WHAT THE TASK REQUIRES
In the listing below, locate the lines that hold "each" and copy them.

DATA PROVIDED
********

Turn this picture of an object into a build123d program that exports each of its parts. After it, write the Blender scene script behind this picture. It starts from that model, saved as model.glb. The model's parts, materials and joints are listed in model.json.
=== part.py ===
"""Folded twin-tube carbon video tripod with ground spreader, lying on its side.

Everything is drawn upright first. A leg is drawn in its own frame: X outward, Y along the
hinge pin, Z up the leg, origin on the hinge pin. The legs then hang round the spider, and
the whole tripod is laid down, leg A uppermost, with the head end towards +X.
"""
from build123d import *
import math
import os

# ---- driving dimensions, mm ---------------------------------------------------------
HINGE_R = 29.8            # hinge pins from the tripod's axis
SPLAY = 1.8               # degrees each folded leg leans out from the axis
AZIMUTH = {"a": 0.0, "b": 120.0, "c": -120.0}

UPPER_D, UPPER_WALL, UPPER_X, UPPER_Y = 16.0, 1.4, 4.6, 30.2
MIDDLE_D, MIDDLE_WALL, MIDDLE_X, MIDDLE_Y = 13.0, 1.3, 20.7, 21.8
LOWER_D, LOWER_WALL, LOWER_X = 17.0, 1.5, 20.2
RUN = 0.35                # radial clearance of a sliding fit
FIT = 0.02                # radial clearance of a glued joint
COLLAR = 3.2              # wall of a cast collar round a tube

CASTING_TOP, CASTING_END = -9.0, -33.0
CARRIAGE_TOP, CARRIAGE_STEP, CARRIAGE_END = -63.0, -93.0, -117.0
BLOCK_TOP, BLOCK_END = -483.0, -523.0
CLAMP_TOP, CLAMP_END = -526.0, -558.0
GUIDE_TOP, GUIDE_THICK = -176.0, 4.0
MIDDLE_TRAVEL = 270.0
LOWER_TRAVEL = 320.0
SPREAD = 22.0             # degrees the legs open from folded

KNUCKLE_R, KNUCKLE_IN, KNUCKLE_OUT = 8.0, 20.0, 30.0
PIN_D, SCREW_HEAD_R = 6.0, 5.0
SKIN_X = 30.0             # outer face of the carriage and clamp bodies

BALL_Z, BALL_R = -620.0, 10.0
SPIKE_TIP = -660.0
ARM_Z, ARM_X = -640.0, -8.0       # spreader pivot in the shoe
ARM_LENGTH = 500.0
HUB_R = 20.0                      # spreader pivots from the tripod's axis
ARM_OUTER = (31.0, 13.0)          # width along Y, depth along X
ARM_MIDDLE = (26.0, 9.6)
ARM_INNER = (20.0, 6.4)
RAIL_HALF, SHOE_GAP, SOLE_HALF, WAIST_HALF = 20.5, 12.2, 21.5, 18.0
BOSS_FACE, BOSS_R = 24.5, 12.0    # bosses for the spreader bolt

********

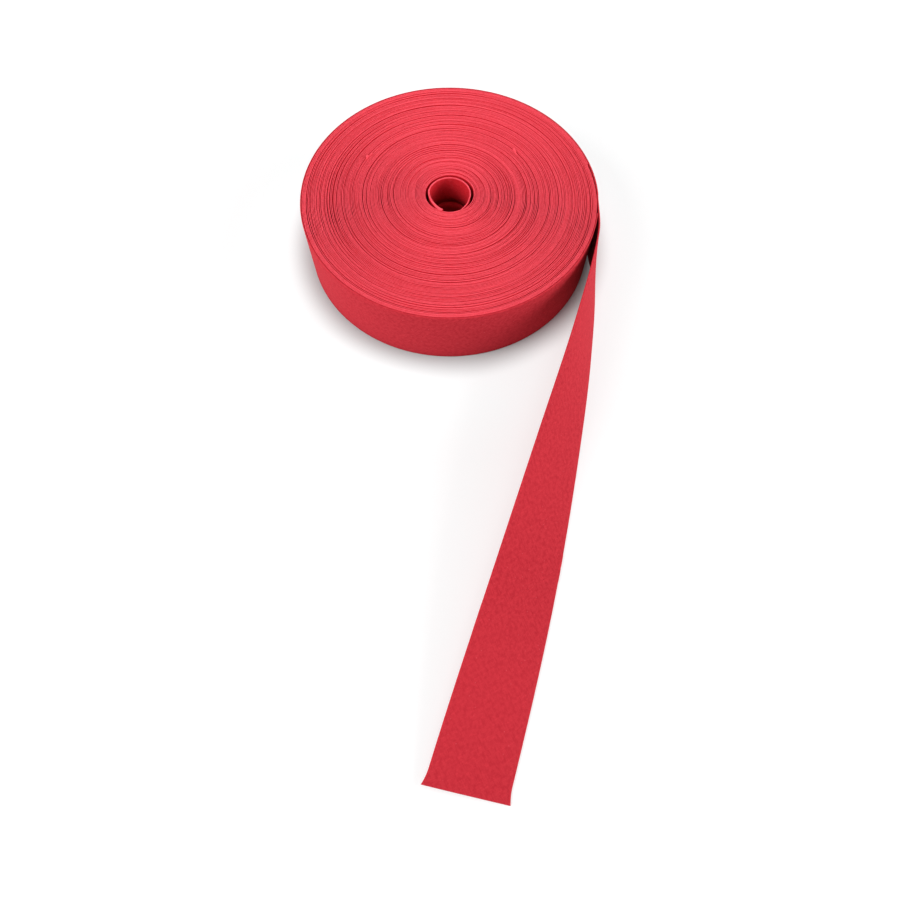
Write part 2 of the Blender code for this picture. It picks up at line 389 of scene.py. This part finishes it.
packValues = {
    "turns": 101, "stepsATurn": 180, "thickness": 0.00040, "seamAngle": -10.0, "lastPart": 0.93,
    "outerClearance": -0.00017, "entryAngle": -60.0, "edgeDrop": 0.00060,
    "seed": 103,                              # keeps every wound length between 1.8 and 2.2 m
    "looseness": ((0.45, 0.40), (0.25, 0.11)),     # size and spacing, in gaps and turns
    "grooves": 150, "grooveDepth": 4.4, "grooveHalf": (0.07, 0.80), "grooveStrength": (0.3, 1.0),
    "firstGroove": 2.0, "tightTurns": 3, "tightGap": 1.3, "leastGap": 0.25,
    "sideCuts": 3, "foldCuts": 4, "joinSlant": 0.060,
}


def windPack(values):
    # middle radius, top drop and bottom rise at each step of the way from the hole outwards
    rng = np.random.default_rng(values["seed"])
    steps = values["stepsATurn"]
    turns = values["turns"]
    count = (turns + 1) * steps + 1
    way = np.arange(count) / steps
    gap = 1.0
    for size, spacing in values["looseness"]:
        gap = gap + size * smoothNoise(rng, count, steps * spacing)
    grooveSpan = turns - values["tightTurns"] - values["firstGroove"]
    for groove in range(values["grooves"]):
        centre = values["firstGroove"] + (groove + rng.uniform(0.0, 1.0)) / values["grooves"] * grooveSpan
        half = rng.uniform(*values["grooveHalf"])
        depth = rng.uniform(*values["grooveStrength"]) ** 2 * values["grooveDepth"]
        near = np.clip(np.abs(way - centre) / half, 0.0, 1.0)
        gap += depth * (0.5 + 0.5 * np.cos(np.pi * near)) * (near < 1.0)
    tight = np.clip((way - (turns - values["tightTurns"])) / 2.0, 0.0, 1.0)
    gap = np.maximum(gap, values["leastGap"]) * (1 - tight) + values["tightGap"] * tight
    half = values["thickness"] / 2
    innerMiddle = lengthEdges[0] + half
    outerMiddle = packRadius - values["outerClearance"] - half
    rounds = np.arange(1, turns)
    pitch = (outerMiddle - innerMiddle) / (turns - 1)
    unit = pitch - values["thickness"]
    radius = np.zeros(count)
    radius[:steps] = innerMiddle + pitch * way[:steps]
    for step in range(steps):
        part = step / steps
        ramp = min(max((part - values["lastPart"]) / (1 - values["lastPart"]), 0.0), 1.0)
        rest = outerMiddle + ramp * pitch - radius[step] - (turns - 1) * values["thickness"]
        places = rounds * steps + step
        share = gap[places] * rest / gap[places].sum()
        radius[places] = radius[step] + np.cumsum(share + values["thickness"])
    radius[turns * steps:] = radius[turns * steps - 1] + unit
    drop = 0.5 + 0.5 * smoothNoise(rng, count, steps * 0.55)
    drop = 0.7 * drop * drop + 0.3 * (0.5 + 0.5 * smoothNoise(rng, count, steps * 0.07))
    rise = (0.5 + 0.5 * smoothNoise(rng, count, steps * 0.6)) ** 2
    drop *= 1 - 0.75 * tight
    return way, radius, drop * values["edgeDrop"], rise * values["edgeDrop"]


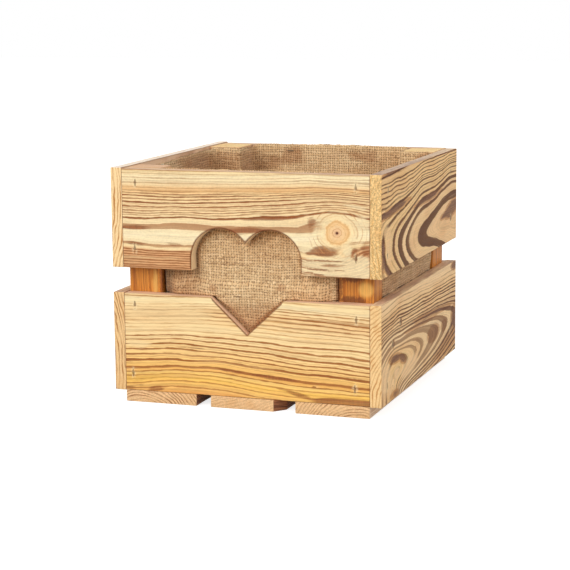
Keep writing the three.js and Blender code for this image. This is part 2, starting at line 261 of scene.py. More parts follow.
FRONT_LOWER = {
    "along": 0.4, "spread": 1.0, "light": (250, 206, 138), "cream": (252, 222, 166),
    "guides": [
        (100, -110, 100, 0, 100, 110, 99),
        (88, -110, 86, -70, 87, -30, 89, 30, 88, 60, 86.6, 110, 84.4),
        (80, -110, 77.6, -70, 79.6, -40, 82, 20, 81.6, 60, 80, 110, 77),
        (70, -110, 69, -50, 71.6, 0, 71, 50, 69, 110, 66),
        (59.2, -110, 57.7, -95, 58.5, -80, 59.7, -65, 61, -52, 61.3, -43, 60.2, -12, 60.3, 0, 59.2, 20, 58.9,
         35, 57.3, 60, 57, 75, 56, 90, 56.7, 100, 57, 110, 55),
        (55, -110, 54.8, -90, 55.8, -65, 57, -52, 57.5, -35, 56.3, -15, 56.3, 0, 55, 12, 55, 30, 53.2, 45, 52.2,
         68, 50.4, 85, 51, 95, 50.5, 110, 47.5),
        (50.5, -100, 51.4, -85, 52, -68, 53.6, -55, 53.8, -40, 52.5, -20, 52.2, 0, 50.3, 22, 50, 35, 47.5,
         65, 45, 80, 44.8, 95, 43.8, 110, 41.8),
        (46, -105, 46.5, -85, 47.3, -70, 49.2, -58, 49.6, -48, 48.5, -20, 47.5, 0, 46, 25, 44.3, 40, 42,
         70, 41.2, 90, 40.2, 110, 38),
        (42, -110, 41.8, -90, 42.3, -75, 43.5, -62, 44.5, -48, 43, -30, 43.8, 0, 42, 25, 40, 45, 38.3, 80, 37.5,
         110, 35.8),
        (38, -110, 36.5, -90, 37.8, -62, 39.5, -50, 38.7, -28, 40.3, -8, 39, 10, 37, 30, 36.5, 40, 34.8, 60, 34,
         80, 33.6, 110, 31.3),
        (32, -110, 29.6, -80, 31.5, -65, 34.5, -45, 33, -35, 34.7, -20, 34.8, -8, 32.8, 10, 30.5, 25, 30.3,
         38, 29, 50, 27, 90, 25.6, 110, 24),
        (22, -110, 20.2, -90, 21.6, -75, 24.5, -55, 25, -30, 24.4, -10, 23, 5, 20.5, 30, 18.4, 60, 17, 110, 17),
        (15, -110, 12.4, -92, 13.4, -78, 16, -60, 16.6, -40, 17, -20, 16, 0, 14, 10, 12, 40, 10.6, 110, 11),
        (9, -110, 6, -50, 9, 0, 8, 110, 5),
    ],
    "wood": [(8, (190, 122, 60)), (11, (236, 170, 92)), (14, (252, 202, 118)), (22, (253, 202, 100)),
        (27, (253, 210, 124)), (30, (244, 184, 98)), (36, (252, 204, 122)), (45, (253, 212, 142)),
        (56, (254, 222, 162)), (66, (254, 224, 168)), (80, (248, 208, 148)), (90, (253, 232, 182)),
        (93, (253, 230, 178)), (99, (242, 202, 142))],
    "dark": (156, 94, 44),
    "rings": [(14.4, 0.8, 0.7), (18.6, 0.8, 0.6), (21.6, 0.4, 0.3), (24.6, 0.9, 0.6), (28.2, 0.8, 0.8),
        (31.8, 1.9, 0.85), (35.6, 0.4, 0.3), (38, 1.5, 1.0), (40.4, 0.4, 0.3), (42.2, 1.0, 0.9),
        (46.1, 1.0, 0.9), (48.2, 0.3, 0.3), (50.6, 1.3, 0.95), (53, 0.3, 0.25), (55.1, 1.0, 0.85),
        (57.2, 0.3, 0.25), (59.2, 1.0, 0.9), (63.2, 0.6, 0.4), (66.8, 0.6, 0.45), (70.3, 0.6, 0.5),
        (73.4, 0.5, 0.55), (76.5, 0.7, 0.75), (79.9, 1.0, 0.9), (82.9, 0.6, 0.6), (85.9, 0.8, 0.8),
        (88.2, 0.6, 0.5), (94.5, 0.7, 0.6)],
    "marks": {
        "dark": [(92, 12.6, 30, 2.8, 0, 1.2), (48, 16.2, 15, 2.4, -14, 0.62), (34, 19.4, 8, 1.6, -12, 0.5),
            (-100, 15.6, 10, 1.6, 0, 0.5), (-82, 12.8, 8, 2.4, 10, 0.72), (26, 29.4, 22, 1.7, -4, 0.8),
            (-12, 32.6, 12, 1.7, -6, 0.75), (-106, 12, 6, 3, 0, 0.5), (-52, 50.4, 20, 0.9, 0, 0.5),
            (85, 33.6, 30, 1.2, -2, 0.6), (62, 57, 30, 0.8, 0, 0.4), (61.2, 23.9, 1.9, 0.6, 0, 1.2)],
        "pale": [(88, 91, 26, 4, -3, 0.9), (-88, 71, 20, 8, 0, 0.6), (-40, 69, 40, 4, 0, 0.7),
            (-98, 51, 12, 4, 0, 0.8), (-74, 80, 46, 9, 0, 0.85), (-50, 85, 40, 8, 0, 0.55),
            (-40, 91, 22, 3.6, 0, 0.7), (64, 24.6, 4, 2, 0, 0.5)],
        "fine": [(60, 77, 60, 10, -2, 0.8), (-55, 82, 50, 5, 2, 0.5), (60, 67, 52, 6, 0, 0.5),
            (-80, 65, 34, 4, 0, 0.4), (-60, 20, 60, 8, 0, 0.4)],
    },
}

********

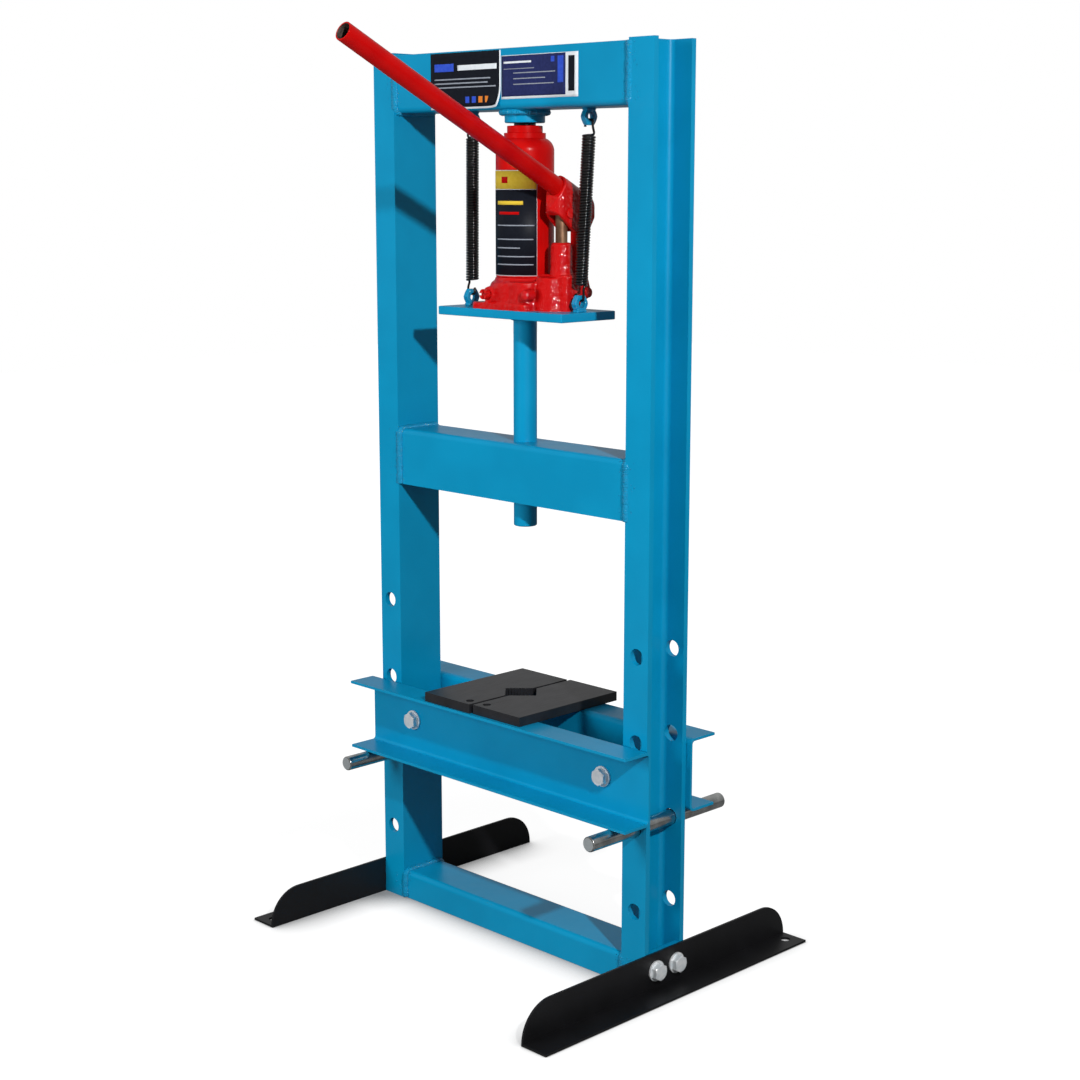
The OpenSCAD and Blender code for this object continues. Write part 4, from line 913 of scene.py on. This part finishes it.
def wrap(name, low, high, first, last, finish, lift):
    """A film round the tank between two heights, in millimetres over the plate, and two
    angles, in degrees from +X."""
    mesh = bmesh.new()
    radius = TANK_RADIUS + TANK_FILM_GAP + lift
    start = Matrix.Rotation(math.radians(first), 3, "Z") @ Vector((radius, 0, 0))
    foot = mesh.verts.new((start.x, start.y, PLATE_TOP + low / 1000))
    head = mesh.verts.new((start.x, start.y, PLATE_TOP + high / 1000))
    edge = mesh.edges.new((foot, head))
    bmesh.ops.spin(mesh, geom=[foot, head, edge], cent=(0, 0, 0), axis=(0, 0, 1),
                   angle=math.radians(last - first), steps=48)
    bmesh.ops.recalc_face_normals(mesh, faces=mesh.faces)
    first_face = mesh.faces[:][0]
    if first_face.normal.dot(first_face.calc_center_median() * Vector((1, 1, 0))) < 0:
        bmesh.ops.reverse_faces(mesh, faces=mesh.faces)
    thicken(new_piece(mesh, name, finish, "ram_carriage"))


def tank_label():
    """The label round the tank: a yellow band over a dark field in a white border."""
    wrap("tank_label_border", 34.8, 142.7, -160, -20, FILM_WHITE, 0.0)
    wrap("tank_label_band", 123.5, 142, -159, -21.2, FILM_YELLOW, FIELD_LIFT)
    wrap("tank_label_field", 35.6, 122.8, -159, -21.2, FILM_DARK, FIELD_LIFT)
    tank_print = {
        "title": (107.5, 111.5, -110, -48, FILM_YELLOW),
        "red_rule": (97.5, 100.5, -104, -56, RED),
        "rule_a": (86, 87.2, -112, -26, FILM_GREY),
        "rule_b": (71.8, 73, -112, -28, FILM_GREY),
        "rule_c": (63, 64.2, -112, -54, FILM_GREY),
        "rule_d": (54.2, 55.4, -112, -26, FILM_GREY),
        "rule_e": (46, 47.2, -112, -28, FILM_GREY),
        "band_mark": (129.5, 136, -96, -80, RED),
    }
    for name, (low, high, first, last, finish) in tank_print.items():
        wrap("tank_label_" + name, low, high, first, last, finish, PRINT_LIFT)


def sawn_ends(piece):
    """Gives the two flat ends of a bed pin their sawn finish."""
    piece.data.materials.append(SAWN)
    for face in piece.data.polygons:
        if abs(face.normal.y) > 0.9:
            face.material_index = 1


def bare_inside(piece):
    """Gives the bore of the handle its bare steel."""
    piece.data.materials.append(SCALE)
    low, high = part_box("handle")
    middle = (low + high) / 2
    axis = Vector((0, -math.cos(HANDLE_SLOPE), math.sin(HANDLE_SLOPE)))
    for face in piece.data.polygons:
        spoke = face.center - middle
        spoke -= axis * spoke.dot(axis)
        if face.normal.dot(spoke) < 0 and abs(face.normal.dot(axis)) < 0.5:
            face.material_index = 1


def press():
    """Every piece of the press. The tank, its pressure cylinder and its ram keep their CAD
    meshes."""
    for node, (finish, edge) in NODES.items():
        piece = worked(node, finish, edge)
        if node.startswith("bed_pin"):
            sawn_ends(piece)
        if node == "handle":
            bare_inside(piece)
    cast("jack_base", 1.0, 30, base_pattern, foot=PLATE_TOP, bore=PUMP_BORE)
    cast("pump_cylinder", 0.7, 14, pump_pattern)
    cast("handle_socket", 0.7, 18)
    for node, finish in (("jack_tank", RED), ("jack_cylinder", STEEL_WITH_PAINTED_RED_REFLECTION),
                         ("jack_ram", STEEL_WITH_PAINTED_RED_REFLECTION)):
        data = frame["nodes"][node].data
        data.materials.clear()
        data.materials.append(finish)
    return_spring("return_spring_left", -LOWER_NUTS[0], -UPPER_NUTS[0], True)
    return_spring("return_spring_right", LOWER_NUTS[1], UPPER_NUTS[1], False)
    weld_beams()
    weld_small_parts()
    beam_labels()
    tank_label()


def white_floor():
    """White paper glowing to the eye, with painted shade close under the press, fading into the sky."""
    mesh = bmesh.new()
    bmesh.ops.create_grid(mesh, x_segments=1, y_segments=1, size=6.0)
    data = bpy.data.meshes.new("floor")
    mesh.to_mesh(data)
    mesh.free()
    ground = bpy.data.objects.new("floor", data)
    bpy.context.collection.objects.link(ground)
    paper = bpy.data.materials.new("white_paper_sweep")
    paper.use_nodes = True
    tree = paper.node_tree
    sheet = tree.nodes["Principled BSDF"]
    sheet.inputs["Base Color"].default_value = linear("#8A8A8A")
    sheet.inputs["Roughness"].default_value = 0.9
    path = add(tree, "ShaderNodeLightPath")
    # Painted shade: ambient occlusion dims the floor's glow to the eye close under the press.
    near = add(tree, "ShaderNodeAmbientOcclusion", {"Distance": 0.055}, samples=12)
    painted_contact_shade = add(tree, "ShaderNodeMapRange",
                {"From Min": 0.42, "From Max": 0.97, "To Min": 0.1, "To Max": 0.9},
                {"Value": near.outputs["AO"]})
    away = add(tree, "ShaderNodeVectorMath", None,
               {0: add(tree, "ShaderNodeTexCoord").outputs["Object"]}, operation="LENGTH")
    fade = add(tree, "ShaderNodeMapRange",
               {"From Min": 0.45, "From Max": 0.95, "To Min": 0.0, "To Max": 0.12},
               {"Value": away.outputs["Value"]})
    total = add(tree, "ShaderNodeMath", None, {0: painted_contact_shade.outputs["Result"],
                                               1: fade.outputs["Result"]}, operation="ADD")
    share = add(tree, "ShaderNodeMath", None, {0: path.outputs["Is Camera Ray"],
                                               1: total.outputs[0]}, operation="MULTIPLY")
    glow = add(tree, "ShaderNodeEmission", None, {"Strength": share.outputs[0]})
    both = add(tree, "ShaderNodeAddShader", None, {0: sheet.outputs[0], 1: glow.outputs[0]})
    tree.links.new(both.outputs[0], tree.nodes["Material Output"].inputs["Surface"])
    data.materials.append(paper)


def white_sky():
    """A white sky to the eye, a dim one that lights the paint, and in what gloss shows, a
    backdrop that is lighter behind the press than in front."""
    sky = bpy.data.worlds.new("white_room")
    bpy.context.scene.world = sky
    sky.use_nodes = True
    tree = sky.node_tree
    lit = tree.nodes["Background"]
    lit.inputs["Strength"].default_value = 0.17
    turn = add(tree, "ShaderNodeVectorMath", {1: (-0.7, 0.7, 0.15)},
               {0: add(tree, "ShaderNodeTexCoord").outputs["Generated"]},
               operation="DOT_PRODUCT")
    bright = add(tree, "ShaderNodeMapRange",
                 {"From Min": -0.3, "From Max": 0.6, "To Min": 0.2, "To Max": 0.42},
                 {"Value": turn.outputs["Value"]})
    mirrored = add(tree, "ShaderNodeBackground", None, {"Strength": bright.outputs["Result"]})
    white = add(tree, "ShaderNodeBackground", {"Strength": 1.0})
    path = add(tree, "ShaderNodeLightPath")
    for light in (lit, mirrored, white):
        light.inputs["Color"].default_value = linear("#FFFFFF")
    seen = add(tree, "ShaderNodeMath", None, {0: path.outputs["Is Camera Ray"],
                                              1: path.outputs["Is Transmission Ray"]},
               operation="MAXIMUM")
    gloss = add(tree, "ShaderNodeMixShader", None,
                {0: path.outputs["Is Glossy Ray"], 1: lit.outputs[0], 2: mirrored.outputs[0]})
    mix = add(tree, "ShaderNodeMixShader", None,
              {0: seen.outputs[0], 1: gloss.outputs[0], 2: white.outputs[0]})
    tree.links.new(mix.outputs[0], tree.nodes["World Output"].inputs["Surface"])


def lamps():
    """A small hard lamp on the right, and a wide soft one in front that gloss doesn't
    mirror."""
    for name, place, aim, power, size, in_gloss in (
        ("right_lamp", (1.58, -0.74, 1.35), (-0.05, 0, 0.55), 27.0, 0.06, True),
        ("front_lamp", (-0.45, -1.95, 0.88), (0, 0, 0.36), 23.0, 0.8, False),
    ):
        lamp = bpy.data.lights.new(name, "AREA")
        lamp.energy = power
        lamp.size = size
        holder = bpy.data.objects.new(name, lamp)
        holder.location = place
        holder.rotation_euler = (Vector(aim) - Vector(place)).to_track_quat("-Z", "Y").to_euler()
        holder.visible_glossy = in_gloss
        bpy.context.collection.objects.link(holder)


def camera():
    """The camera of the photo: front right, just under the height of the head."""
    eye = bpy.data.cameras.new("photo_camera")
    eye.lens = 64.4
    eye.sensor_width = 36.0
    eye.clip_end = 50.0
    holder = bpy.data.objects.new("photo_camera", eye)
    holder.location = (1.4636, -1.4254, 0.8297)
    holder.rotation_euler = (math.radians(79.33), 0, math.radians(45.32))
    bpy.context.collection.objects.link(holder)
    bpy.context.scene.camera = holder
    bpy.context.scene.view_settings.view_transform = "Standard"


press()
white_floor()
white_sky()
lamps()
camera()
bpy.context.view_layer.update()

********

RESULT OF THIS EXERCISE
Turn this picture of an object into a build123d program that exports each of its parts. After it, write the Blender scene script behind this picture. It starts from that model, saved as model.glb. The model's parts, materials and joints are listed in model.json.
SPLAY = 1.8               # degrees each folded leg leans out from the axis
    # middle radius, top drop and bottom rise at each step of the way from the hole outwards